→ Objective
Write every line of the material out exactly as shown.

→ Exercise data
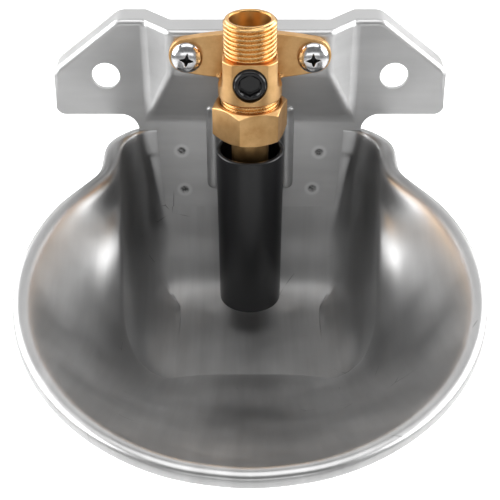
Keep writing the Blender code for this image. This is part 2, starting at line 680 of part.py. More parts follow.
def sheet_front(z):
    """Where the front of the plate lies at a height below the pad, on its middle."""
    share = min(max((z - SLOPE_BOTTOM) / (PAD_BOTTOM - SLOPE_BOTTOM), 0.0), 1.0)
    return PLATE_Y - PAD_RISE * share


def rib_mesh(name, x, half_width, height):
    """A bead with rounded ends that follows the sloped panel and the skirt, as a loft of ellipses."""
    places = []
    for along, size in RIB_END_SHARES:
        places.append((RIB_TOP - half_width * along, size))
    places.append((SLOPE_BOTTOM, 1.0))
    for along, size in reversed(RIB_END_SHARES):
        places.append((RIB_BOTTOM + half_width * along, size))
    verts, faces = [], []
    for z, size in places:
        for k in range(RIB_SIDES):
            angle = 2.0 * math.pi * (k + 0.5) / RIB_SIDES
            verts.append((
                x + half_width * size * math.cos(angle),
                sheet_front(z) - height * size * math.sin(angle), z))
    for s in range(len(places) - 1):
        for k in range(RIB_SIDES):
            a, b = s * RIB_SIDES + k, s * RIB_SIDES + (k + 1) % RIB_SIDES
            faces.append((a, b, b + RIB_SIDES, a + RIB_SIDES))
    faces.append(tuple(reversed(range(RIB_SIDES))))
    last = (len(places) - 1) * RIB_SIDES
    faces.append(tuple(last + k for k in range(RIB_SIDES)))
    mesh = bpy.data.meshes.new(name)
    mesh.from_pydata(verts, [], faces)
    bm = bmesh.new()
    bm.from_mesh(mesh)
    bmesh.ops.recalc_face_normals(bm, faces=bm.faces)
    bm.to_mesh(mesh)
    bm.free()
    return mesh


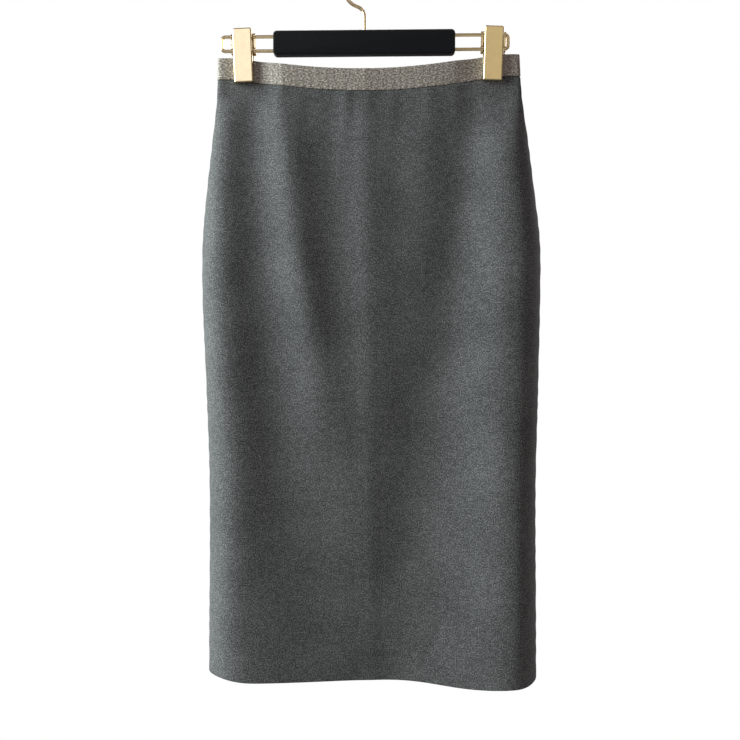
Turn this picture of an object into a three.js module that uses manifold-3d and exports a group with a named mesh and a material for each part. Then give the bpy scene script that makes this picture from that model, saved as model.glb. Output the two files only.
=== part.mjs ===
// A pencil skirt with an elastic waistband, hanging from the two clips of a bar hanger.
// Millimetres, +Z up, the front faces -Y. The origin is the inside of the hook's crown,
// where the hanger rests on whatever carries it.
import * as THREE from 'three';
import { mergeVertices } from 'three/addons/utils/BufferGeometryUtils.js';
import Module from 'manifold-3d';

const wasm = await Module();
wasm.setup();

// Gaps and cloth
const seamGap = 0.3;
const clothThickness = 1.5;
const turnedHemThickness = 2.8;
const turnedHemHeight = 32;
const hemZ = -820;
const bandHeight = 25;
const bandThickness = 2.2;
const bandProud = 0.5;
const bandTopZ = -103;

// The waistband hangs lower between the clips than at them
const sagDepth = 16.4;
const sagCentre = 2.5;
const sagReach = 148;
const bandTilt = 0.0054;

// Hanger
const rodRadius = 2;
const upperRodZ = -78.5;
const lowerRodZ = -95.1;
const railHalfLength = 166.5;
const railCornerRadius = 4;
const sleeve = { length: 211.6, height: 28.8, depth: 14, middleX: -0.5, middleZ: -87.1, corner: 4.6, edge: 2 };
const hook = { bendRadius: 24, tipAngle: -25, backAngle: 228, stemTopZ: -58 };
const channelGap = 0.3;

// Clips
const clips = [
  { name: 'left', x: -141.2, lean: 2.2 },
  { name: 'right', x: 149.4, lean: -2.2 },
];
const clip = {
  topZ: -70.9, bottomZ: -133.6, width: 22, sheet: 1.2, cornerRadius: 2,
  jawY: 3.4, boxDepth: 7, rodRelief: 5.2,
};
const ear = { height: 7.8, reach: 2.6 };
const pin = { radius: 1.2, z: -86.8 };
const cheek = { x: 11.8, thickness: 2.3, halfHeight: 13, frontY: -4, corner: 2.5, rodHole: 2.8 };
const gripHalfWidth = 13.5;
const gripHalfDepth = 2.6;
const gripFadeInward = 36;
const gripFadeOutward = 30;
const gripFadeDown = 30;

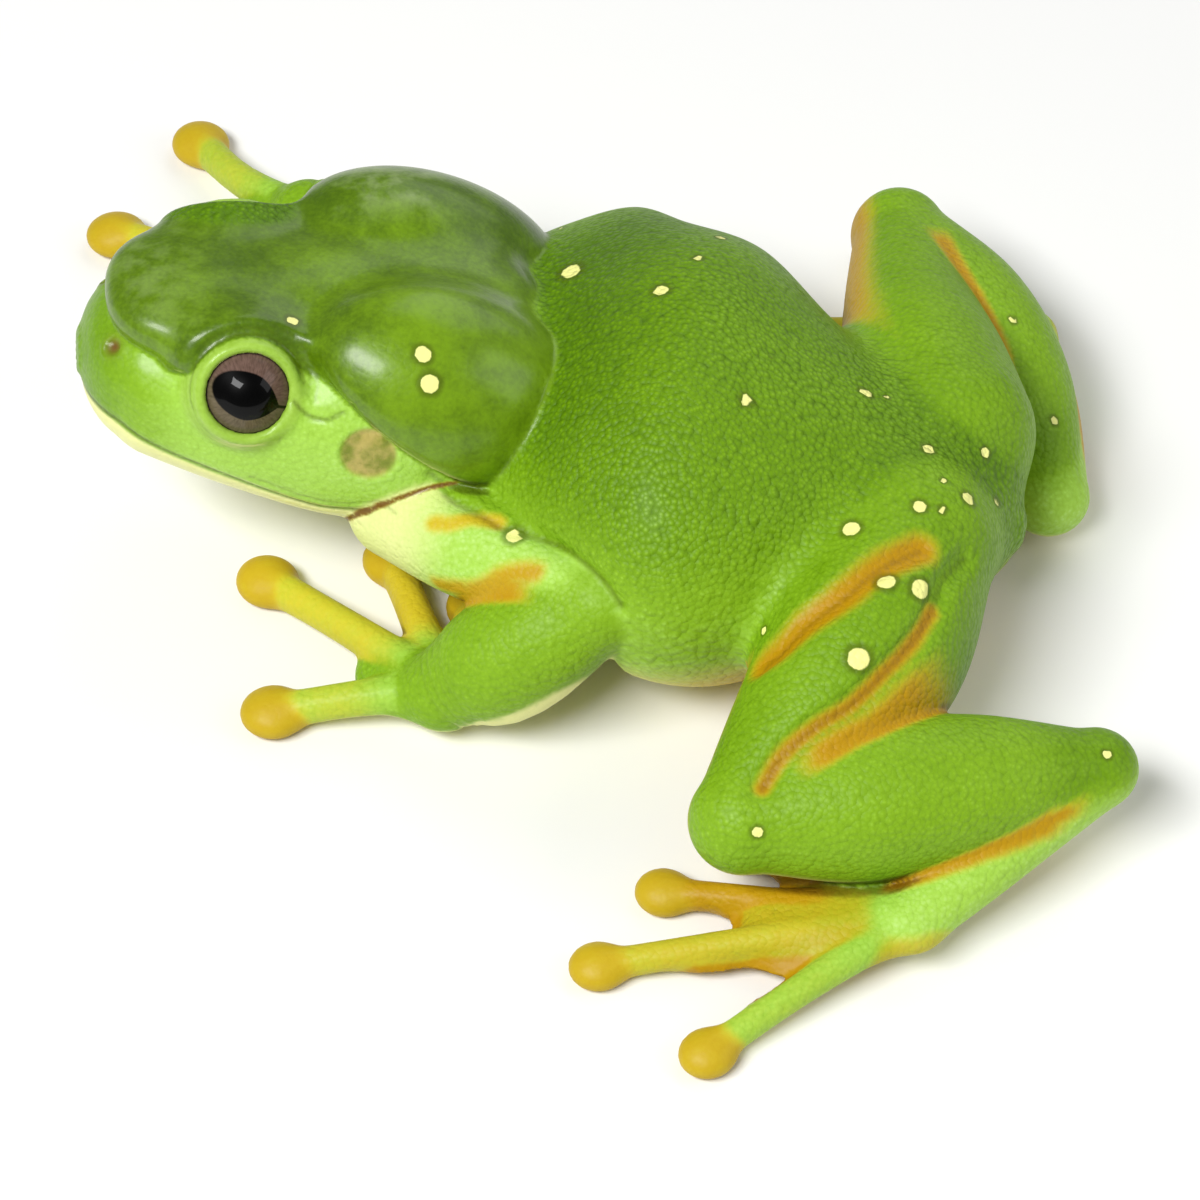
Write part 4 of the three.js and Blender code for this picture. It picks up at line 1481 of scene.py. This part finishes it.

→ The reply
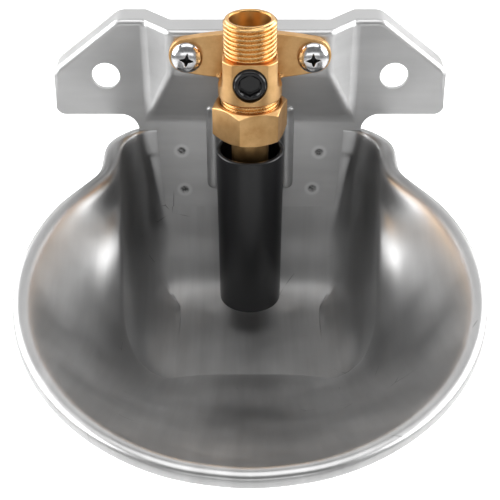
Keep writing the Blender code for this image. This is part 2, starting at line 680 of part.py. More parts follow.
def sheet_front(z):
    """Where the front of the plate lies at a height below the pad, on its middle."""
    share = min(max((z - SLOPE_BOTTOM) / (PAD_BOTTOM - SLOPE_BOTTOM), 0.0), 1.0)
    return PLATE_Y - PAD_RISE * share


def rib_mesh(name, x, half_width, height):
    """A bead with rounded ends that follows the sloped panel and the skirt, as a loft of ellipses."""
    places = []
    for along, size in RIB_END_SHARES:
        places.append((RIB_TOP - half_width * along, size))
    places.append((SLOPE_BOTTOM, 1.0))
    for along, size in reversed(RIB_END_SHARES):
        places.append((RIB_BOTTOM + half_width * along, size))
    verts, faces = [], []
    for z, size in places:
        for k in range(RIB_SIDES):
            angle = 2.0 * math.pi * (k + 0.5) / RIB_SIDES
            verts.append((
                x + half_width * size * math.cos(angle),
                sheet_front(z) - height * size * math.sin(angle), z))
    for s in range(len(places) - 1):
        for k in range(RIB_SIDES):
            a, b = s * RIB_SIDES + k, s * RIB_SIDES + (k + 1) % RIB_SIDES
            faces.append((a, b, b + RIB_SIDES, a + RIB_SIDES))
    faces.append(tuple(reversed(range(RIB_SIDES))))
    last = (len(places) - 1) * RIB_SIDES
    faces.append(tuple(last + k for k in range(RIB_SIDES)))
    mesh = bpy.data.meshes.new(name)
    mesh.from_pydata(verts, [], faces)
    bm = bmesh.new()
    bm.from_mesh(mesh)
    bmesh.ops.recalc_face_normals(bm, faces=bm.faces)
    bm.to_mesh(mesh)
    bm.free()
    return mesh


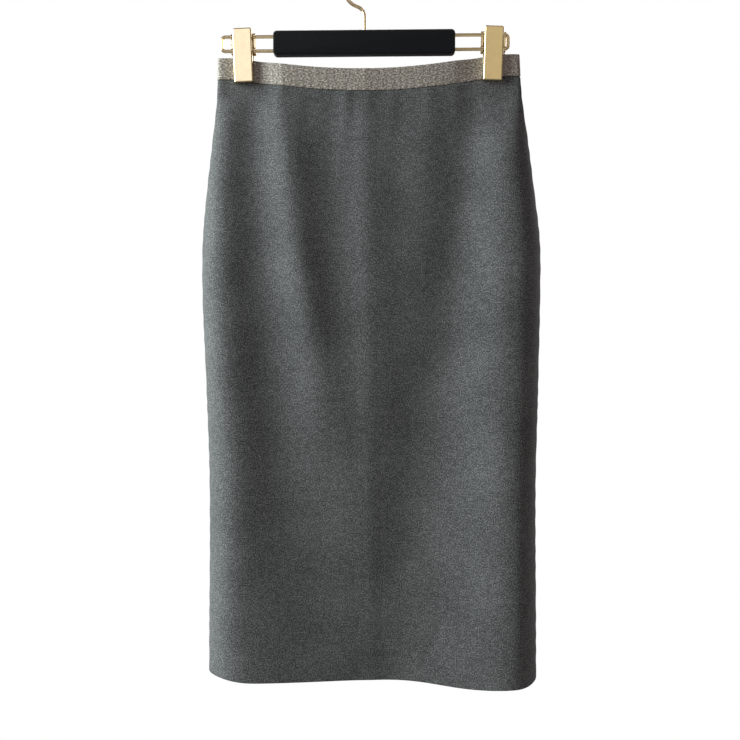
Turn this picture of an object into a three.js module that uses manifold-3d and exports a group with a named mesh and a material for each part. Then give the bpy scene script that makes this picture from that model, saved as model.glb. Output the two files only.
=== part.mjs ===
// A pencil skirt with an elastic waistband, hanging from the two clips of a bar hanger.
// Millimetres, +Z up, the front faces -Y. The origin is the inside of the hook's crown,
// where the hanger rests on whatever carries it.
import * as THREE from 'three';
import { mergeVertices } from 'three/addons/utils/BufferGeometryUtils.js';
import Module from 'manifold-3d';

const wasm = await Module();
wasm.setup();

// Gaps and cloth
const seamGap = 0.3;
const clothThickness = 1.5;
const turnedHemThickness = 2.8;
const turnedHemHeight = 32;
const hemZ = -820;
const bandHeight = 25;
const bandThickness = 2.2;
const bandProud = 0.5;
const bandTopZ = -103;

// The waistband hangs lower between the clips than at them
const sagDepth = 16.4;
const sagCentre = 2.5;
const sagReach = 148;
const bandTilt = 0.0054;

// Hanger
const rodRadius = 2;
const upperRodZ = -78.5;
const lowerRodZ = -95.1;
const railHalfLength = 166.5;
const railCornerRadius = 4;
const sleeve = { length: 211.6, height: 28.8, depth: 14, middleX: -0.5, middleZ: -87.1, corner: 4.6, edge: 2 };
const hook = { bendRadius: 24, tipAngle: -25, backAngle: 228, stemTopZ: -58 };
const channelGap = 0.3;

// Clips
const clips = [
  { name: 'left', x: -141.2, lean: 2.2 },
  { name: 'right', x: 149.4, lean: -2.2 },
];
const clip = {
  topZ: -70.9, bottomZ: -133.6, width: 22, sheet: 1.2, cornerRadius: 2,
  jawY: 3.4, boxDepth: 7, rodRelief: 5.2,
};
const ear = { height: 7.8, reach: 2.6 };
const pin = { radius: 1.2, z: -86.8 };
const cheek = { x: 11.8, thickness: 2.3, halfHeight: 13, frontY: -4, corner: 2.5, rodHole: 2.8 };
const gripHalfWidth = 13.5;
const gripHalfDepth = 2.6;
const gripFadeInward = 36;
const gripFadeOutward = 30;
const gripFadeDown = 30;

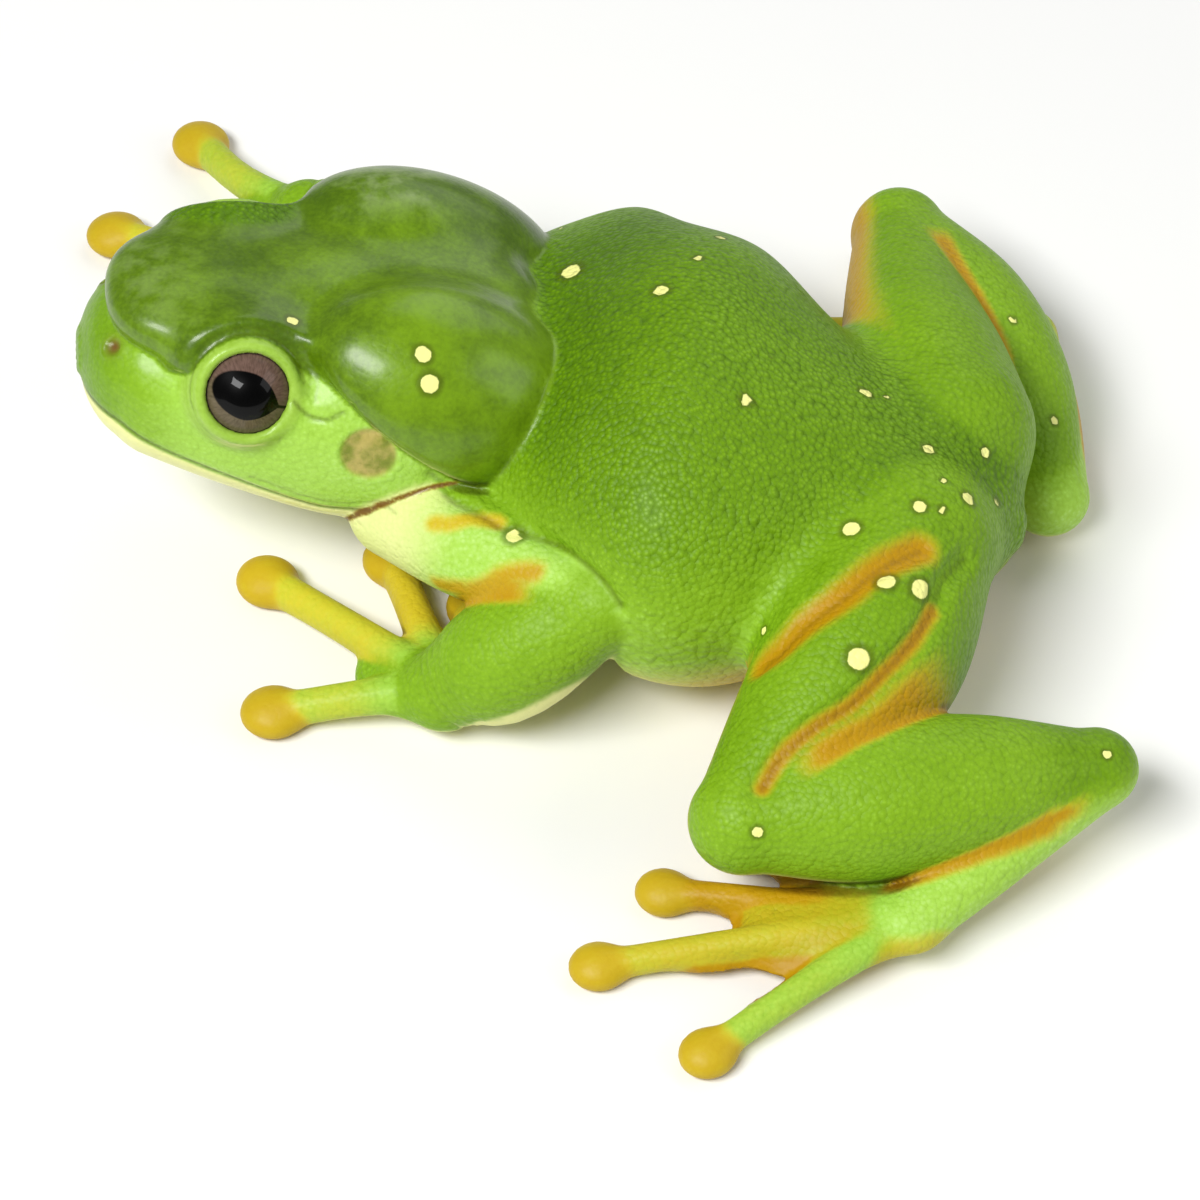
Write part 4 of the three.js and Blender code for this picture. It picks up at line 1481 of scene.py. This part finishes it.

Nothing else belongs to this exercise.